The dream of a liberatory future is not dead. The top of the mountain we need to climb together is still visible.

It was a dual challenge, a mountain to climb, which needed to be front and centre of both the public agenda and implementation strategies.

Analysis suggests that the country made a good start in the 1990s.

Numerous special instruments for reparation, restitution and reconciliation were put in place, ranging from the Truth and Reconciliation Commission to the BEE programme; from the land restitution process to the special pensions programme; from a broad land reform strategy to employment equity instruments.

An overarching Reconstruction and Development Programme (RDP) was designed to transform the deep-rooted structures of power, privilege and wealth accumulation that had grown over centuries.

The euphoria of the end of the apartheid nightmare gave us hope and strength to commit ourselves, our minds, our hearts and our spirits towards building a country that could undo the trauma of the past.

But we lost our way very quickly. Instead of climbing the mountain, we started slipping into the valleys below the so-called rainbow.

Implementation of the special instruments was poor, and in some instances did not happen at all.

The RDP was dropped and replaced by an approach which prioritised a global, neoliberal agenda. Deep-rooted structures were allowed to remain largely in place.

Sello Hatang

A culture emerged that consented to wealth concentrating around the social elite, and inequality was allowed to balloon.

The dream of a South Africa belonging to all who live in it evaporated.

In effect, power, privilege and wealth accumulation were reserved for the country’s elites, despite the provisions of a liberatory Constitution.

Then came a decade and more of plunder and looting by elements of the political and other elites.

We are beginning to see the consequences of what can only be called dereliction and foolishness. Dysfunction in communities and families stems from intergenerational depression and a deep woundedness.

We experience, on a continuing basis, the structural violence of a society which has failed to transform.

People are violated by systems which do not work, broken institutions, services which are not delivered, and structures which are corrupted and unaccountable.

They are incensed by islands of conspicuous wealth in a sea of poverty.

Moreover, the myth of the rainbow nation is no longer a story people see themselves a part of.

The violence that we have sown is the violence we now reap.

What South Africa sees in the mirror is devastating, but we cannot be haunted into paralysis.

As a country, we have overcome a ruthless regime, negotiated peace out of civil war and abolished the death penalty.

We were the first African country to legalise same-sex marriage, we have democratised education for all and introduced free universal healthcare.

We have overcome the unthinkable before, and we are able to do it again.

It is time to learn from communities such as Touwsranten in the southern Cape.

Over several years, this small township has seen progress in addressing the challenges of crime, domestic violence, corporal punishment, substance abuse, absent fathers, the school dropout rate, unemployment and so on through an initiative involving community leaders, civil society, government and the private sector.

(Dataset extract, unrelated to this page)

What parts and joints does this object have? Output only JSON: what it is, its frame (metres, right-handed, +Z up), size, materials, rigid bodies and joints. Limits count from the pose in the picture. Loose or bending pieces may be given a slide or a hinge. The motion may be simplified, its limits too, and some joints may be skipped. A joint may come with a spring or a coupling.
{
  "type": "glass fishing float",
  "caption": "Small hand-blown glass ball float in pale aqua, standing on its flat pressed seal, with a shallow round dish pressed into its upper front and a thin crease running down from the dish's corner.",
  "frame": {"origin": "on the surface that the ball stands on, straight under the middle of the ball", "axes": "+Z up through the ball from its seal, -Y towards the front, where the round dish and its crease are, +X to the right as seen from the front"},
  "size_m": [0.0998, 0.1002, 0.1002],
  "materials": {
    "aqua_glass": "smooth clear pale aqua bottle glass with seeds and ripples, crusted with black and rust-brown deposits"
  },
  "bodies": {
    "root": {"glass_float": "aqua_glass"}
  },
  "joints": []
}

Emphasis is placed on parenting programmes, home visiting for pregnant women, school-to-university pipelining and other interventions designed to build the fabric of society.

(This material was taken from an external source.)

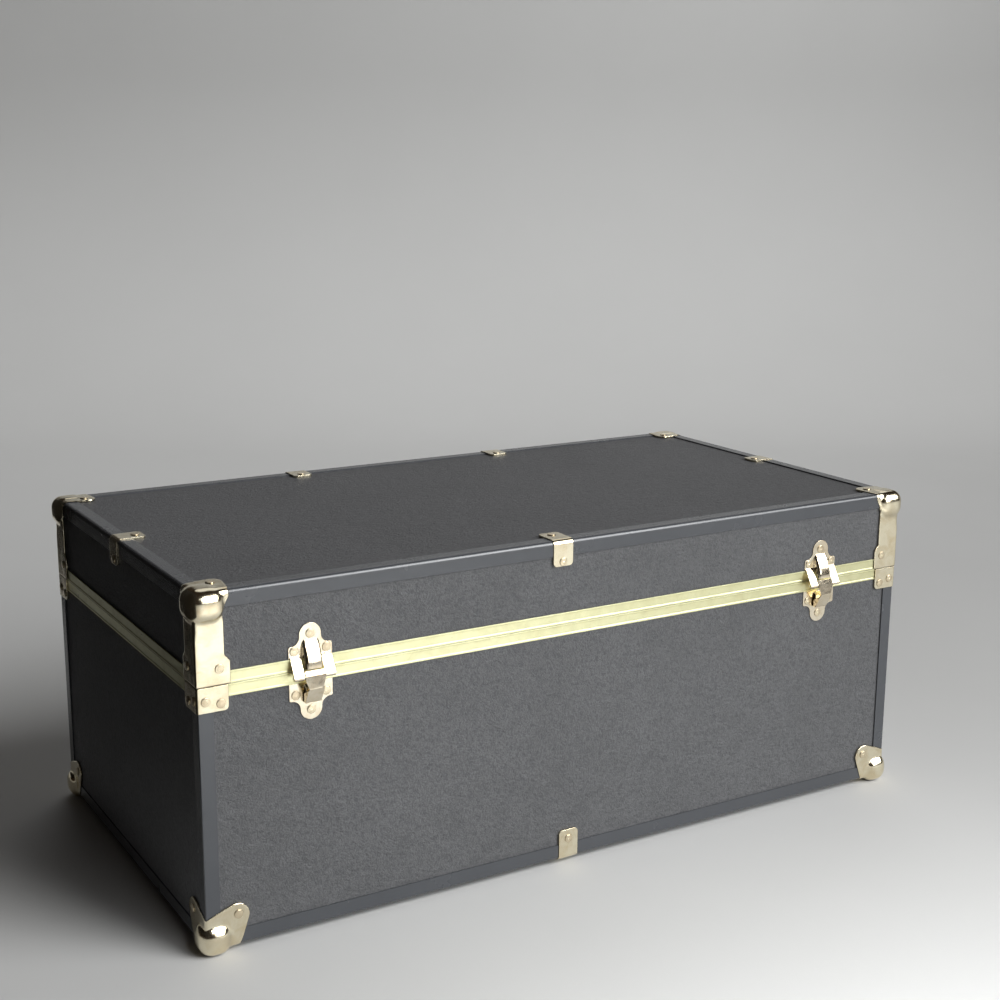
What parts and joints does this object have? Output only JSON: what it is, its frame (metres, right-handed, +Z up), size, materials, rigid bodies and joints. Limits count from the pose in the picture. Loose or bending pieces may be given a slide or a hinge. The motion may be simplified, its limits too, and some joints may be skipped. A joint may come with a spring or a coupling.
{
  "type": "steamer trunk",
  "caption": "Low rectangular storage trunk with a hinged lid, black covered panels, brass rims and ball corners, front draw latches and inside lid stays.",
  "frame": {"origin": "on the floor, under the middle of the trunk's outer box", "axes": "+X to the trunk's right along its length, -Y out of the latched front, +Z up"},
  "size_m": [0.824, 0.4481, 0.3407],
  "materials": {
    "covered_plywood": "plywood covered with black grained fibre sheet, matt, faintly mottled",
    "black_binding": "satin black folded edging with rubbed edges",
    "pressed_brass": "pale brass-plated pressings, bright with light tarnish",
    "rolled_brass": "rolled greenish-gold brass rim, brushed along its length",
    "latch_brass": "bright pale brass plate",
    "rivet_brass": "brass-plated round heads, dulled",
    "plain_steel": "zinc-plated steel",
    "lining_paper": "plain buff lining paper"
  },
  "bodies": {
    "base": {"base_front_panel": "covered_plywood", "base_back_panel": "covered_plywood", "base_left_panel": "covered_plywood", "base_right_panel": "covered_plywood", "base_bottom_panel": "covered_plywood", "base_binding_front": "black_binding", "base_binding_back": "black_binding", "base_binding_left": "black_binding", "base_binding_right": "black_binding", "post_binding_front_left": "black_binding", "rim_corner_front_left": "pressed_brass", "foot_corner_front_left": "pressed_brass", "post_binding_front_right": "black_binding", "rim_corner_front_right": "pressed_brass", "foot_corner_front_right": "pressed_brass", "post_binding_back_left": "black_binding", "rim_corner_back_left": "pressed_brass", "foot_corner_back_left": "pressed_brass", "post_binding_back_right": "black_binding", "rim_corner_back_right": "pressed_brass", "foot_corner_back_right": "pressed_brass", "base_edge_clamps": "pressed_brass", "base_valance": "rolled_brass", "base_lining": "lining_paper", "base_rivets": "rivet_brass", "hinge_pins": "plain_steel", "stay_studs": "plain_steel", "latch_keeper_left": "latch_brass", "hinge_base_leaf_left": "latch_brass", "latch_keeper_right": "latch_brass", "hinge_base_leaf_right": "latch_brass"},
    "lid": {"lid_front_panel": "covered_plywood", "lid_back_panel": "covered_plywood", "lid_left_panel": "covered_plywood", "lid_right_panel": "covered_plywood", "lid_top_panel": "covered_plywood", "lid_binding_front": "black_binding", "lid_binding_back": "black_binding", "lid_binding_left": "black_binding", "lid_binding_right": "black_binding", "lid_corner_front_left": "pressed_brass", "lid_corner_front_right": "pressed_brass", "lid_corner_back_left": "pressed_brass", "lid_corner_back_right": "pressed_brass", "lid_edge_clamps": "pressed_brass", "lid_valance": "rolled_brass", "lid_lining": "lining_paper", "lid_rivets": "rivet_brass", "latch_pins": "plain_steel", "stay_pivots": "plain_steel", "latch_plate_left": "latch_brass", "hinge_lid_leaf_left": "latch_brass", "latch_plate_right": "latch_brass", "hinge_lid_leaf_right": "latch_brass"},
    "latch_lever_left": {"latch_lever_left": "latch_brass"},
    "latch_lever_right": {"latch_lever_right": "latch_brass"},
    "stay_arm_left": {"stay_arm_left": "plain_steel"},
    "stay_arm_right": {"stay_arm_right": "plain_steel"}
  },
  "joints": [
    {"name": "lid_hinge", "type": "hinge", "parent": "base", "child": "lid", "pos_m": [0, 0.22, 0.254], "axis": [-1, 0, 0], "range_deg": [0, 100]},
    {"name": "latch_left_lever", "type": "hinge", "parent": "lid", "child": "latch_lever_left", "pos_m": [-0.2995, -0.2198, 0.25], "axis": [-1, 0, 0], "range_deg": [0, 115]},
    {"name": "stay_left_turn", "type": "hinge", "parent": "lid", "child": "stay_arm_left", "pos_m": [-0.3918, 0.114, 0.284], "axis": [-1, 0, 0], "range_deg": [-50, 0]},
    {"name": "latch_right_lever", "type": "hinge", "parent": "lid", "child": "latch_lever_right", "pos_m": [0.2963, -0.2198, 0.25], "axis": [-1, 0, 0], "range_deg": [0, 115]},
    {"name": "stay_right_turn", "type": "hinge", "parent": "lid", "child": "stay_arm_right", "pos_m": [0.3918, 0.114, 0.284], "axis": [-1, 0, 0], "range_deg": [-50, 0]}
  ],
  "couplings": [
    {"joint": "stay_left_turn", "follows": "lid_hinge", "ratio": -0.5},
    {"joint": "stay_right_turn", "follows": "lid_hinge", "ratio": -0.5}
  ]
}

This is long-haul stuff. It is slow but deep. It is what South Africa needs and what all of us should feel obliged to invest in.

It is time for politicians, officials and community leaders to stop offering empty excuses, condemnations and promises.

It is time for all of us to acknowledge our complicity in the creation of this violent democracy and to take responsibility for transforming it.

It is time to reckon with the long past of colonialism and apartheid, and the short past of the democratic era.

It is time to stop relying on massive investment in policing and criminal justice, and instead, to prioritise violence prevention and the rehabilitation of perpetrators.

This requires commitment from all fronts, and its implications are far reaching for every facet of the society that haunts us today.

The dream of a liberatory future is not dead. The top of the mountain we need to climb together is still visible.